Dhaka, June 24 (V7N) – In a surprising turn, the Government of Bangladesh borrowed Tk 12.6 billion (1,260 crore) from national savings instruments in April, reversing a trend of consistent decline over the past several months. Data from the Department of National Savings reveals that despite this increase, the net borrowing from savings tools during the first 10 months of the current fiscal year (July–April) still shows an overall negative balance of Tk 74.31 billion.

Officials and analysts attribute the prolonged decline in borrowing from savings schemes to persistently high inflation over the past three years, which has significantly reduced people’s ability to save. Compounding the situation, a liquidity crunch in the banking sector since 2022 has driven up interest rates on bank deposits, treasury bills, and bonds. Treasury instruments are currently offering returns close to 12 percent, without any cap on investment amounts or tax deductions on returns. In contrast, savings certificates deduct between 5 and 10 percent in taxes on interest earnings, making them comparatively less attractive.

Experts suggest that the sudden rise in April may be due in part to a reduced payout burden on interest payments during that month. They also caution against reading too much into a single month's reversal, noting that structural factors behind the decline remain largely unchanged.

Each year, the government sets borrowing targets from both domestic and external sources to bridge the fiscal deficit. For the upcoming 2025–26 fiscal year, the government has set a target of Tk 125 billion (12,500 crore) in borrowing from savings instruments. In the current fiscal year’s original budget, the target was Tk 154 billion, which was later revised down to Tk 140 billion. Despite net negative borrowing, the government maintained this projection in the revised budget to align with broader fiscal calculations.

This declining trend in net borrowing from savings tools is not limited to the current year. The government’s net borrowing through savings instruments fell by Tk 211.24 billion in the 2022–23 fiscal year and by Tk 32.96 billion the year before. The last time the government saw a positive borrowing balance was in the 2021–22 fiscal year, when it raised Tk 199.16 billion through savings schemes. As of April 2025, the government’s total outstanding debt from savings instruments stands at Tk 3.39 trillion (Tk 3,38,838 crore).

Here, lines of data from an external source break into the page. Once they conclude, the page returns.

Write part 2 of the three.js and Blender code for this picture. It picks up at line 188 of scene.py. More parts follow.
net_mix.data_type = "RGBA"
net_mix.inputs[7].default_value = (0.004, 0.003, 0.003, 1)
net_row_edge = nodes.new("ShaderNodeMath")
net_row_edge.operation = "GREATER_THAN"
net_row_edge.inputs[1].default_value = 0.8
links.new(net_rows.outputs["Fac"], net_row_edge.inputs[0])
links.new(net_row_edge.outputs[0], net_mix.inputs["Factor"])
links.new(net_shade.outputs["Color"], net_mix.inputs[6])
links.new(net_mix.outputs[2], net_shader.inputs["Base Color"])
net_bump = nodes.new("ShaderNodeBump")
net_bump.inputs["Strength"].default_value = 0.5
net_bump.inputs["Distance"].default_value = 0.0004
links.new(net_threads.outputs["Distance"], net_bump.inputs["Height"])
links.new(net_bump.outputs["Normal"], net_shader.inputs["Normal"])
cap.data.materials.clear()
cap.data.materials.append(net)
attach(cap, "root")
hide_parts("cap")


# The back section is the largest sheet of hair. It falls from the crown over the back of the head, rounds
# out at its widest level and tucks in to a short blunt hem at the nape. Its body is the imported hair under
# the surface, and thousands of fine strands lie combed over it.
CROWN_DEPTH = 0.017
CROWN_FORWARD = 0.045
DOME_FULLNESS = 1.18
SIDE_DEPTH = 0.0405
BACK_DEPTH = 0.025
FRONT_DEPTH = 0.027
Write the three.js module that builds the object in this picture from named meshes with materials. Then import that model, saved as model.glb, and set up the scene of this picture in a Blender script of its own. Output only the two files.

At the same time, revenue collection continues to underperform. As of April, total revenue stood at Tk 2.89 trillion, representing only a 3.96 percent increase compared to the same period last fiscal year—far short of the target set for FY2024–25. Inflows of foreign aid and external loans have also declined, prompting the government to increasingly depend on domestic borrowing, particularly from the banking system, although current borrowing remains below target.

The government has proposed a trimmed-down national budget of Tk 7.9 trillion (Tk 7,90,000 crore) for the next fiscal year, with an estimated overall deficit of Tk 2.26 trillion. Of this, Tk 960 billion is expected to come from external sources, while Tk 1.25 trillion is to be borrowed domestically—including Tk 1.04 trillion from the banking sector. This contrasts with the current fiscal year’s original banking sector borrowing target of Tk 1.375 trillion, which was later revised down to Tk 990 billion. As of May 21, 2025, the government has borrowed Tk 600 billion from the banking system.

Government officials note that the previous administration left behind total public debt of Tk 18 trillion, both domestic and foreign. A significant portion of government expenditure is now being used to service that debt. Operational costs are also rising annually, yet revenue collection has not kept pace. Given this scenario, the government is placing greater emphasis on securing low-interest foreign loans. It expects to receive approximately $4 billion in June from international development partners, including the IMF, World Bank, and ADB—funds that are expected to bolster Bangladesh’s foreign exchange reserves.